→ **WORKING DATA**

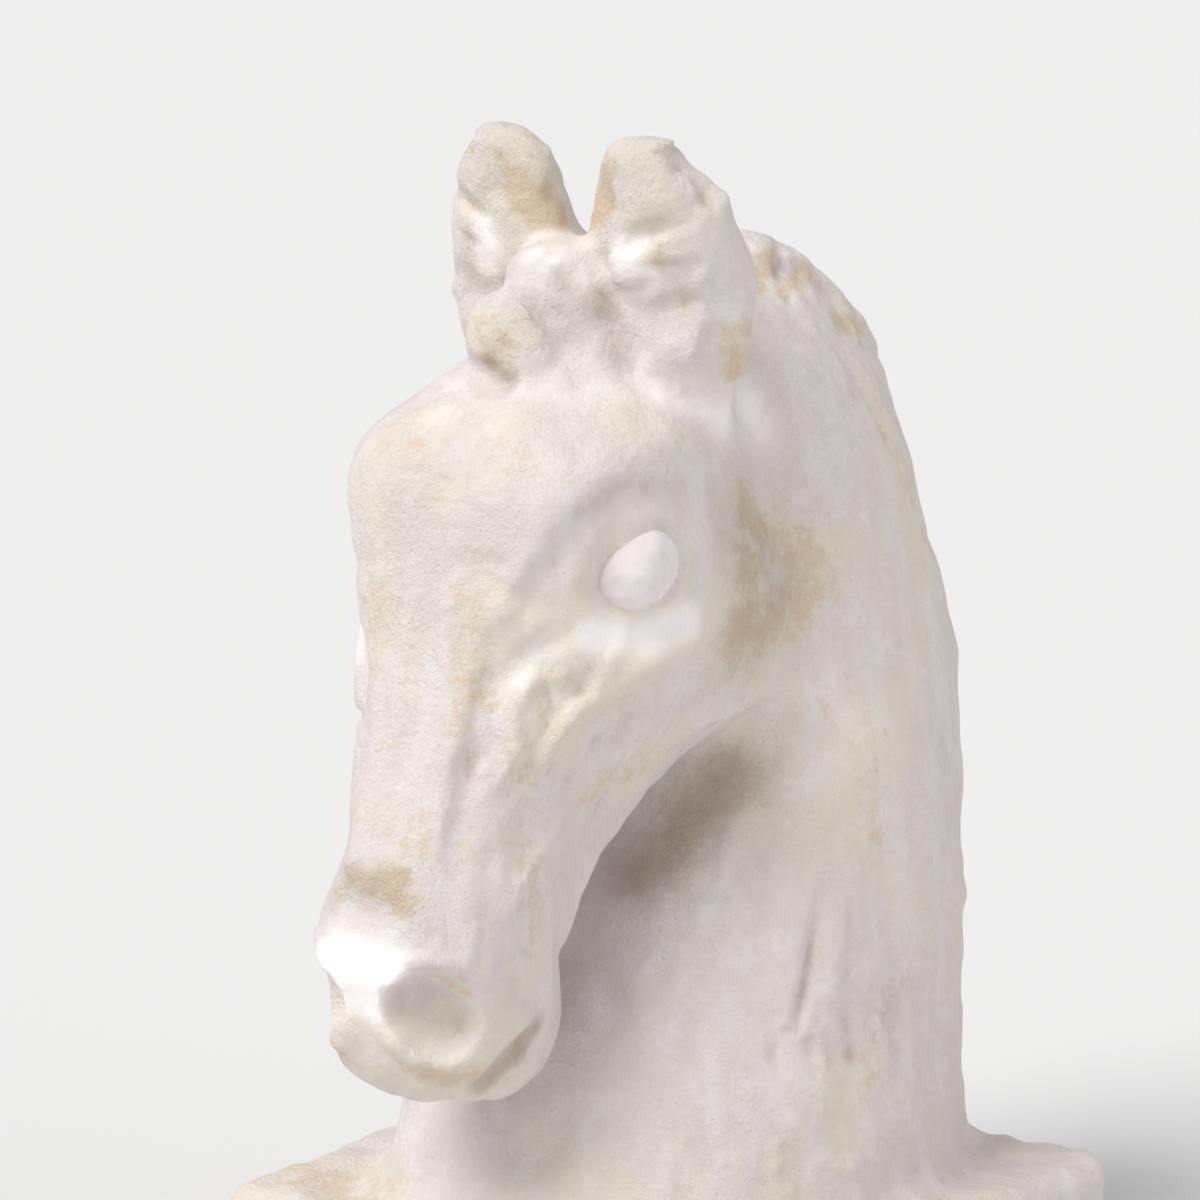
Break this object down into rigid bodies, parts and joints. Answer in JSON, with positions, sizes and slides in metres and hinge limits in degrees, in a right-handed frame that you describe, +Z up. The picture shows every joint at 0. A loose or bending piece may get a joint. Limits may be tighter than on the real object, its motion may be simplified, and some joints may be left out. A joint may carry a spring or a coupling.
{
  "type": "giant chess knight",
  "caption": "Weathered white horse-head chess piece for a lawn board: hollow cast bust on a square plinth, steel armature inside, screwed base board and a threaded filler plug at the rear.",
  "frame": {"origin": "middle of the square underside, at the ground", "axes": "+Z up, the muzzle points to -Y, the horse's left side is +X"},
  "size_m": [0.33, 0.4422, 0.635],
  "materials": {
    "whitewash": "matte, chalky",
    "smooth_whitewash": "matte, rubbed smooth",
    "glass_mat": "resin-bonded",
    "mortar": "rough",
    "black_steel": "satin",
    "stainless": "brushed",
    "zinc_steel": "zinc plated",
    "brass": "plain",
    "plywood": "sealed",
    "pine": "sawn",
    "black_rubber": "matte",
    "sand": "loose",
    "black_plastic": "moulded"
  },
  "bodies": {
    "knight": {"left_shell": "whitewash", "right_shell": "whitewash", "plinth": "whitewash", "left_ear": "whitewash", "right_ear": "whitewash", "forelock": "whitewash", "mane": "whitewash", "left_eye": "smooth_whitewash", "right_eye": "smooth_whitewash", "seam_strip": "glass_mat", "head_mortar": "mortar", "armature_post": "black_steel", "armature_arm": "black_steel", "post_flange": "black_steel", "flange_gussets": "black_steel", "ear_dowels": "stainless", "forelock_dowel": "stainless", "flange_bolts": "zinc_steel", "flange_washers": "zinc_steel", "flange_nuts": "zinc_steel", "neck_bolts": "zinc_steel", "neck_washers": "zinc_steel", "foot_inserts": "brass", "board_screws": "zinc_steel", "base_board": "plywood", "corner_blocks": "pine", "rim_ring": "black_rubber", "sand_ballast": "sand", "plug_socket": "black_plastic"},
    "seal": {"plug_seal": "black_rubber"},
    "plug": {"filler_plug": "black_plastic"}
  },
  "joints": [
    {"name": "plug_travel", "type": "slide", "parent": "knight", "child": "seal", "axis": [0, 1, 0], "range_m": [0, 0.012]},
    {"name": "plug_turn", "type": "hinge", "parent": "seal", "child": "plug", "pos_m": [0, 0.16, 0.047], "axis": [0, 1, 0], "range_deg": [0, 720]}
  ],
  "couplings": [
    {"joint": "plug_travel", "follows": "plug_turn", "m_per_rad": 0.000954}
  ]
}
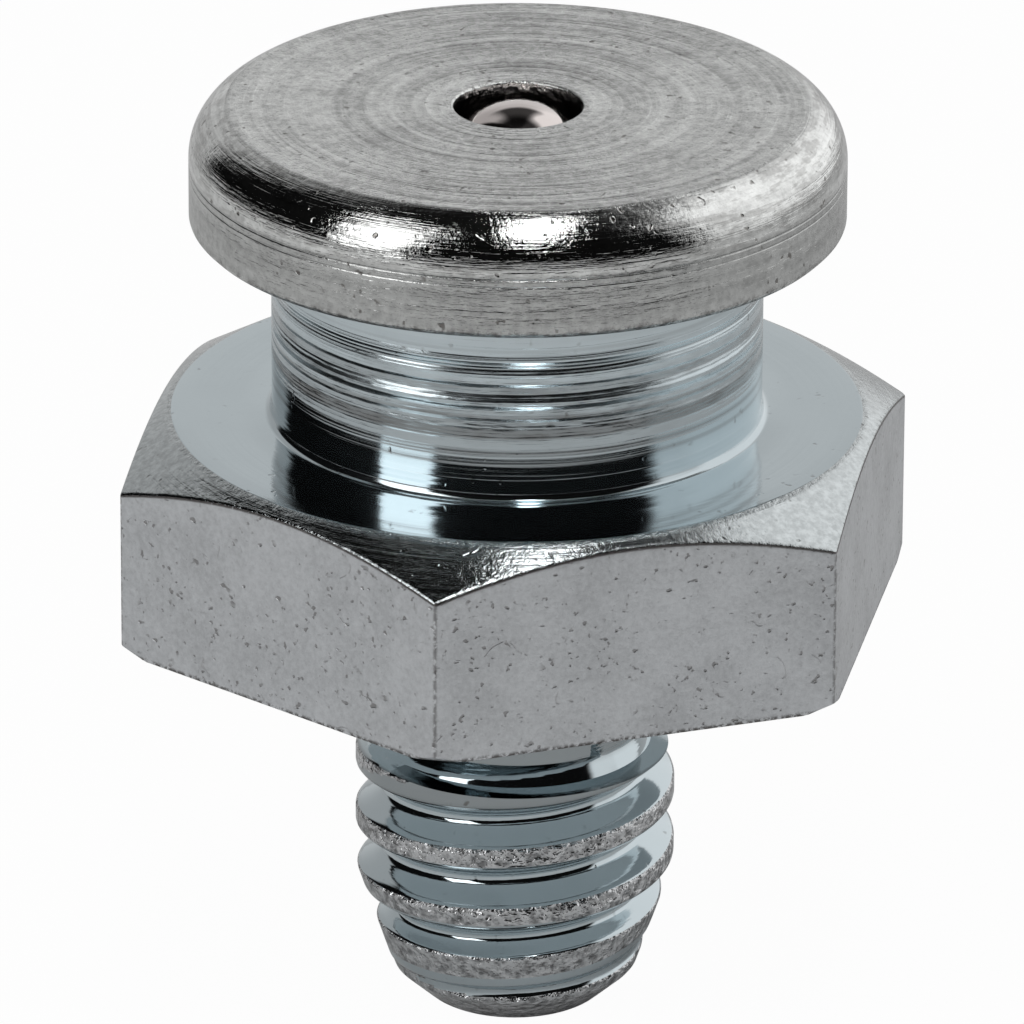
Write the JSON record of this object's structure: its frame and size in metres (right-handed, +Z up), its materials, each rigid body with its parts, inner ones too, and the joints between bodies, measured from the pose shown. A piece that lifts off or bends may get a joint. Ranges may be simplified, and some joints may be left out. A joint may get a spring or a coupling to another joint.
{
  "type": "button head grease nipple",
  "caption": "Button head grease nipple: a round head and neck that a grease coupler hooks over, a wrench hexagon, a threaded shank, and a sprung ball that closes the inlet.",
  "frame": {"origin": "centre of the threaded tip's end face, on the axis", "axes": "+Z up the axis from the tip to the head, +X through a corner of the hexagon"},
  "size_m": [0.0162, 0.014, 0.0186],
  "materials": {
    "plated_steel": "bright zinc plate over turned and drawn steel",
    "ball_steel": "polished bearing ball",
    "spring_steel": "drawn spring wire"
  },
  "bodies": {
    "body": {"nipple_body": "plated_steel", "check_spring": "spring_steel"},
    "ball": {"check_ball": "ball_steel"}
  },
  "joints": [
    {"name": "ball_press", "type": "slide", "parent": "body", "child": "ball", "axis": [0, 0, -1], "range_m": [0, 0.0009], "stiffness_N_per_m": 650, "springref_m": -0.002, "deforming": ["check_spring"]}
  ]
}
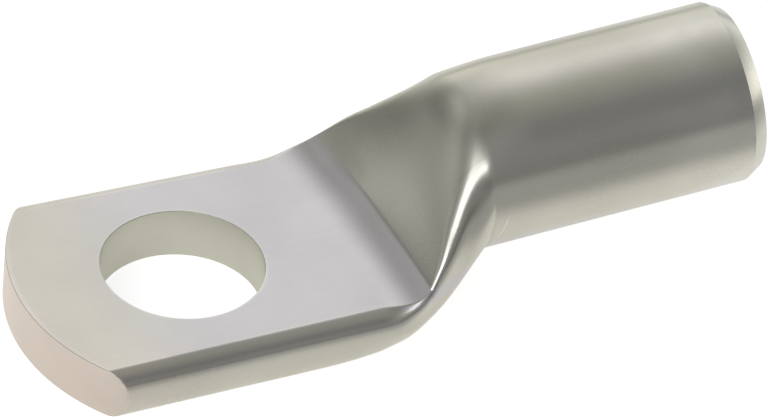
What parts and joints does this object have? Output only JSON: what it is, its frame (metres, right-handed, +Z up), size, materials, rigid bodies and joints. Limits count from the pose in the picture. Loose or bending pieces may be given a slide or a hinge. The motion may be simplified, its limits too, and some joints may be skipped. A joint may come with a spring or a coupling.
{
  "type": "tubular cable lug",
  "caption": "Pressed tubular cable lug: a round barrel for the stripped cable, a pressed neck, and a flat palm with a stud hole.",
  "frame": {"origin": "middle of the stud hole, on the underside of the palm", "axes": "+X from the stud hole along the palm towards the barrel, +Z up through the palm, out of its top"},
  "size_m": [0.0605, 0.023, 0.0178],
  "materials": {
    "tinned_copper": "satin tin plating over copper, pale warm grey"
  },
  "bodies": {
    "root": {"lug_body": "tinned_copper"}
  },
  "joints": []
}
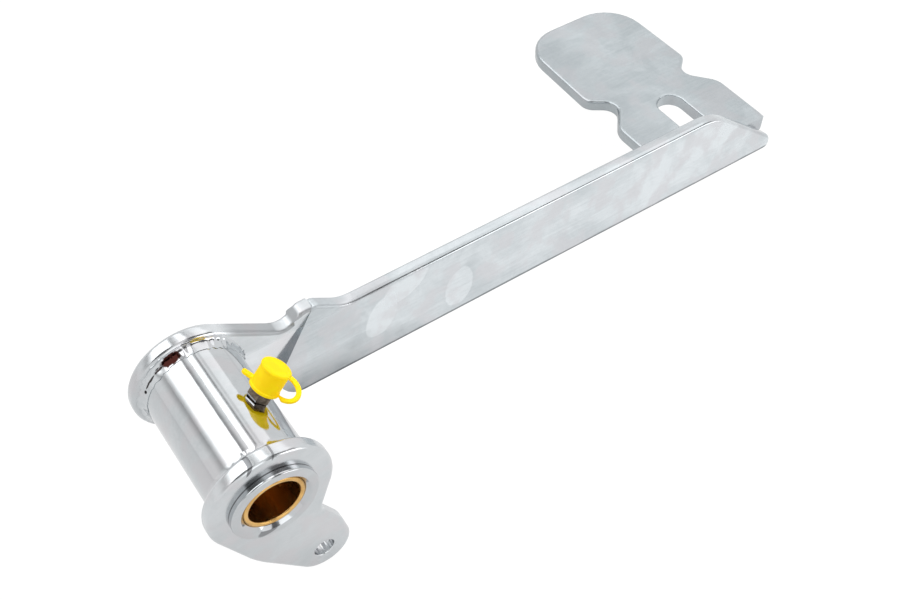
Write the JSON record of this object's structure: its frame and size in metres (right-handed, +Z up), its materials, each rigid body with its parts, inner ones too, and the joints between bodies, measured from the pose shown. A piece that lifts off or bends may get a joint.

→ **WHAT THE EXERCISE ASKS**
Give an exact repetition of all the material.

→ **RESULT**
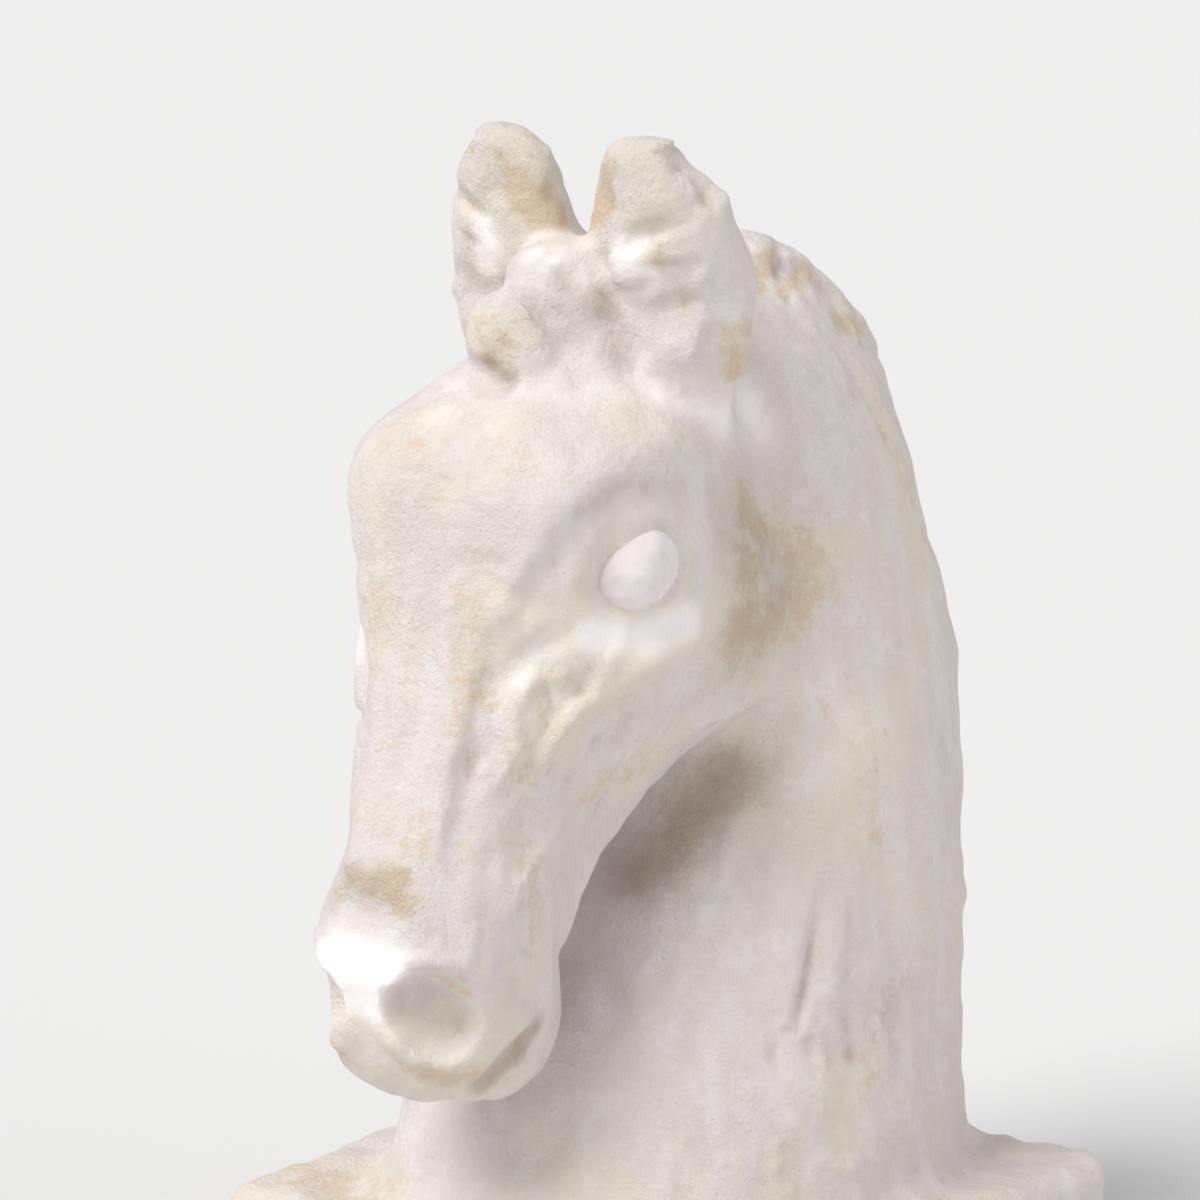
Break this object down into rigid bodies, parts and joints. Answer in JSON, with positions, sizes and slides in metres and hinge limits in degrees, in a right-handed frame that you describe, +Z up. The picture shows every joint at 0. A loose or bending piece may get a joint. Limits may be tighter than on the real object, its motion may be simplified, and some joints may be left out. A joint may carry a spring or a coupling.
{
  "type": "giant chess knight",
  "caption": "Weathered white horse-head chess piece for a lawn board: hollow cast bust on a square plinth, steel armature inside, screwed base board and a threaded filler plug at the rear.",
  "frame": {"origin": "middle of the square underside, at the ground", "axes": "+Z up, the muzzle points to -Y, the horse's left side is +X"},
  "size_m": [0.33, 0.4422, 0.635],
  "materials": {
    "whitewash": "matte, chalky",
    "smooth_whitewash": "matte, rubbed smooth",
    "glass_mat": "resin-bonded",
    "mortar": "rough",
    "black_steel": "satin",
    "stainless": "brushed",
    "zinc_steel": "zinc plated",
    "brass": "plain",
    "plywood": "sealed",
    "pine": "sawn",
    "black_rubber": "matte",
    "sand": "loose",
    "black_plastic": "moulded"
  },
  "bodies": {
    "knight": {"left_shell": "whitewash", "right_shell": "whitewash", "plinth": "whitewash", "left_ear": "whitewash", "right_ear": "whitewash", "forelock": "whitewash", "mane": "whitewash", "left_eye": "smooth_whitewash", "right_eye": "smooth_whitewash", "seam_strip": "glass_mat", "head_mortar": "mortar", "armature_post": "black_steel", "armature_arm": "black_steel", "post_flange": "black_steel", "flange_gussets": "black_steel", "ear_dowels": "stainless", "forelock_dowel": "stainless", "flange_bolts": "zinc_steel", "flange_washers": "zinc_steel", "flange_nuts": "zinc_steel", "neck_bolts": "zinc_steel", "neck_washers": "zinc_steel", "foot_inserts": "brass", "board_screws": "zinc_steel", "base_board": "plywood", "corner_blocks": "pine", "rim_ring": "black_rubber", "sand_ballast": "sand", "plug_socket": "black_plastic"},
    "seal": {"plug_seal": "black_rubber"},
    "plug": {"filler_plug": "black_plastic"}
  },
  "joints": [
    {"name": "plug_travel", "type": "slide", "parent": "knight", "child": "seal", "axis": [0, 1, 0], "range_m": [0, 0.012]},
    {"name": "plug_turn", "type": "hinge", "parent": "seal", "child": "plug", "pos_m": [0, 0.16, 0.047], "axis": [0, 1, 0], "range_deg": [0, 720]}
  ],
  "couplings": [
    {"joint": "plug_travel", "follows": "plug_turn", "m_per_rad": 0.000954}
  ]
}
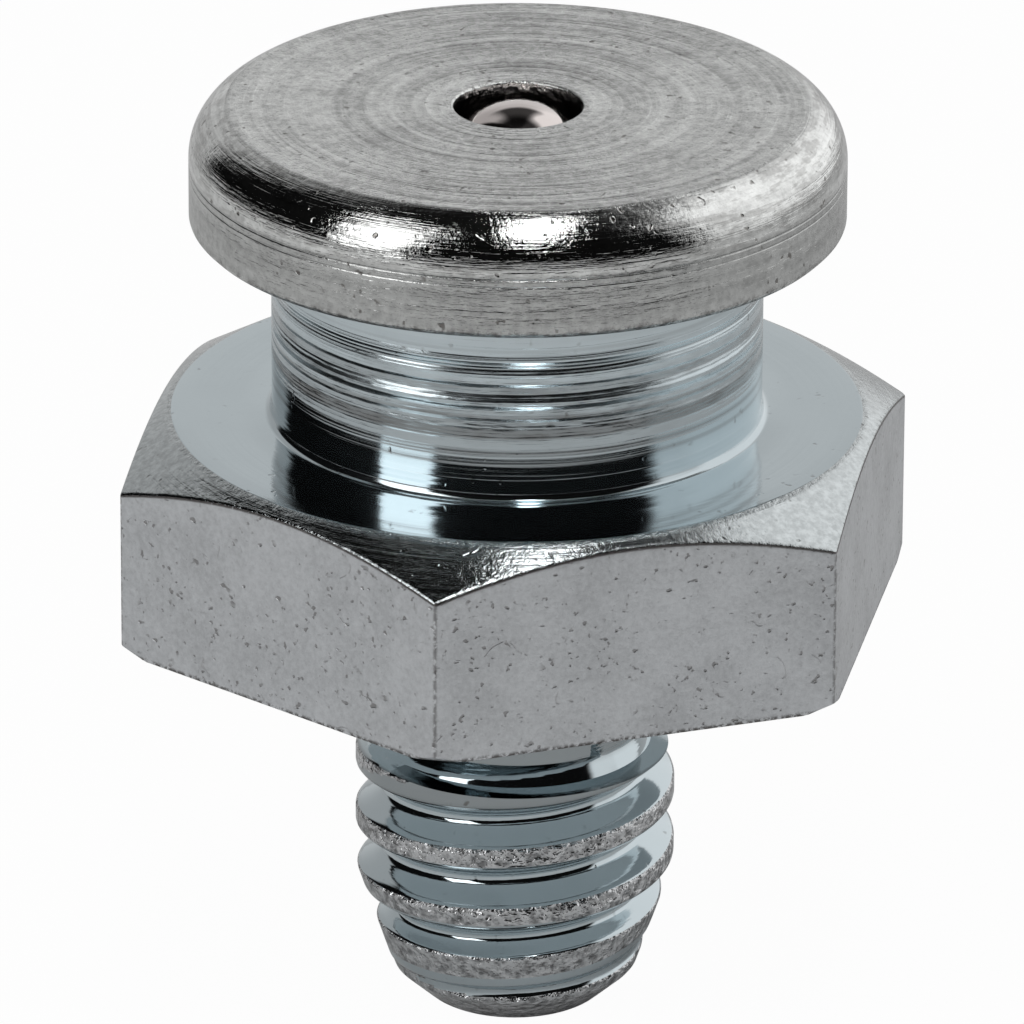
Write the JSON record of this object's structure: its frame and size in metres (right-handed, +Z up), its materials, each rigid body with its parts, inner ones too, and the joints between bodies, measured from the pose shown. A piece that lifts off or bends may get a joint. Ranges may be simplified, and some joints may be left out. A joint may get a spring or a coupling to another joint.
{
  "type": "button head grease nipple",
  "caption": "Button head grease nipple: a round head and neck that a grease coupler hooks over, a wrench hexagon, a threaded shank, and a sprung ball that closes the inlet.",
  "frame": {"origin": "centre of the threaded tip's end face, on the axis", "axes": "+Z up the axis from the tip to the head, +X through a corner of the hexagon"},
  "size_m": [0.0162, 0.014, 0.0186],
  "materials": {
    "plated_steel": "bright zinc plate over turned and drawn steel",
    "ball_steel": "polished bearing ball",
    "spring_steel": "drawn spring wire"
  },
  "bodies": {
    "body": {"nipple_body": "plated_steel", "check_spring": "spring_steel"},
    "ball": {"check_ball": "ball_steel"}
  },
  "joints": [
    {"name": "ball_press", "type": "slide", "parent": "body", "child": "ball", "axis": [0, 0, -1], "range_m": [0, 0.0009], "stiffness_N_per_m": 650, "springref_m": -0.002, "deforming": ["check_spring"]}
  ]
}
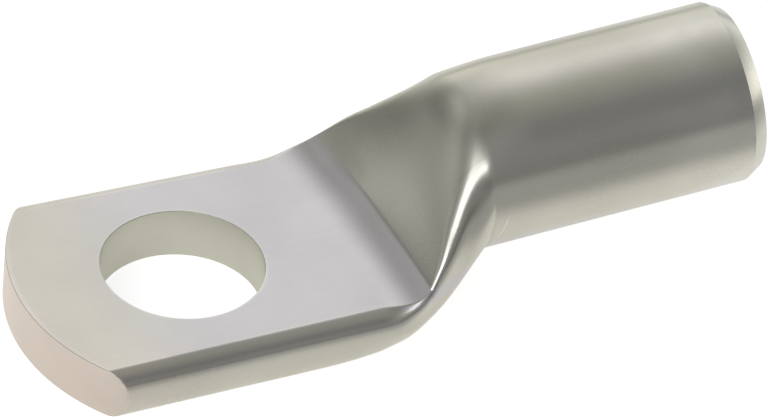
What parts and joints does this object have? Output only JSON: what it is, its frame (metres, right-handed, +Z up), size, materials, rigid bodies and joints. Limits count from the pose in the picture. Loose or bending pieces may be given a slide or a hinge. The motion may be simplified, its limits too, and some joints may be skipped. A joint may come with a spring or a coupling.
{
  "type": "tubular cable lug",
  "caption": "Pressed tubular cable lug: a round barrel for the stripped cable, a pressed neck, and a flat palm with a stud hole.",
  "frame": {"origin": "middle of the stud hole, on the underside of the palm", "axes": "+X from the stud hole along the palm towards the barrel, +Z up through the palm, out of its top"},
  "size_m": [0.0605, 0.023, 0.0178],
  "materials": {
    "tinned_copper": "satin tin plating over copper, pale warm grey"
  },
  "bodies": {
    "root": {"lug_body": "tinned_copper"}
  },
  "joints": []
}
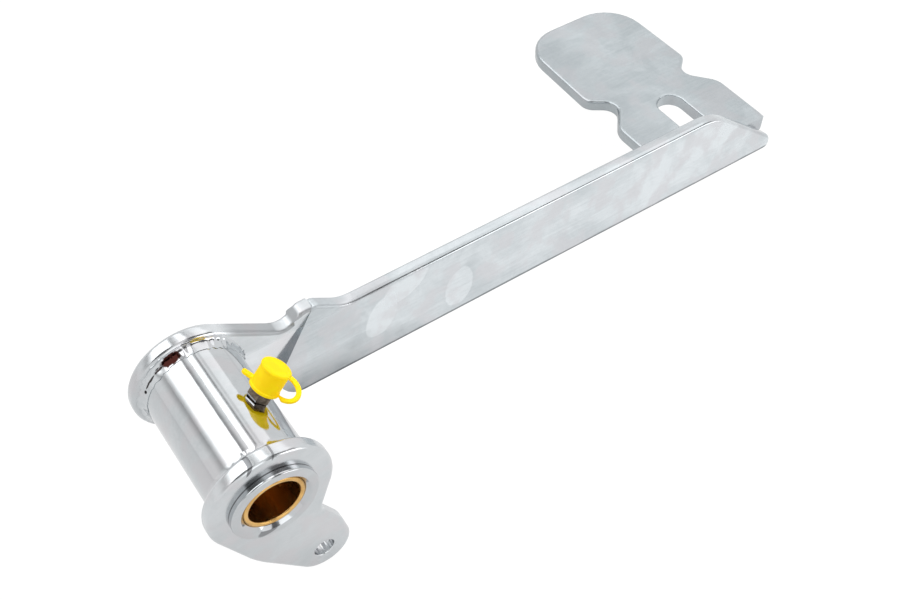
Write the JSON record of this object's structure: its frame and size in metres (right-handed, +Z up), its materials, each rigid body with its parts, inner ones too, and the joints between bodies, measured from the pose shown. A piece that lifts off or bends may get a joint.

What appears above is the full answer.